L'artiste, chercheuse et vidéaste londonienne, Manu Luksch interroge la notion de progrès en technologie ainsi que celle du contrôle dans l'espace public, du temps, de l'autonomie et de l'identité dans un monde toujours plus connecté.

Espace urbain et vidéosurveillance


Un citoyen lambda qui se balade dans les rues de Londres est filmé environ trois-cent fois par jour. Depuis les années 1990, la ville s’est dotée d’un système de vidéosurveillance ayant la plus forte densité de caméras au monde. Les chiffres restent approximatifs allant de 65.000 à 500.000 caméras placées uniquement dans la capitale. Si cette mesure est avant tout sécuritaire (elle a pour objectif de dissuader la criminalité et la délinquance), il n’y a qu’un pas à franchir pour aboutir au contrôle social et aux questions d’ordre éthique qu’il soulève, qui plus est, dans un contexte actuel fragilisé par les actes terroristes et la paranoïa de l’autre.

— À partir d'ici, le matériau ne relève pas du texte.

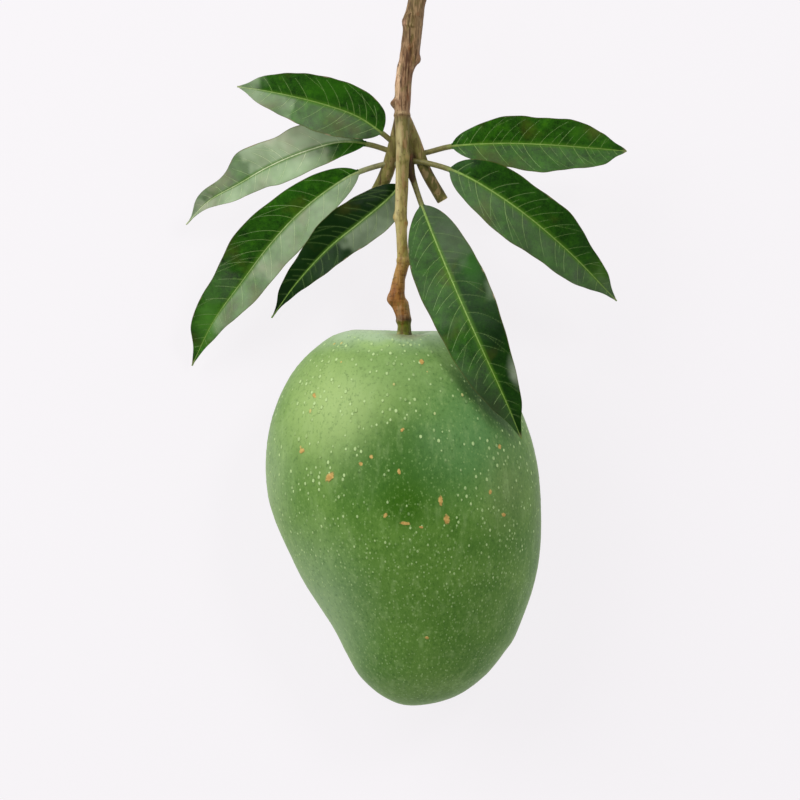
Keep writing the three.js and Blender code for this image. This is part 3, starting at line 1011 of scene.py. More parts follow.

Les CCTV (closed circuit television, appellation pour la vidéosurveillance dans le monde anglo-saxon) sont partout mais il est frappant de constater que nous nous y sommes accommodés, à tel point que nous ne remarquons plus la présence des caméras dans l’espace public. Bien qu’elle soit méconnue, il existe en Angleterre une législation qui garantit aux individus un accès à leurs traces numériques afin de favoriser la protection de la vie privée. Grâce à cette loi, selon laquelle toute société de surveillance a pour obligation de fournir les images sur lesquelles le demandeur apparait (contre une rétribution de dix livres et après demande écrite), Manu Luksch a pu mener à bien son projet Faceless.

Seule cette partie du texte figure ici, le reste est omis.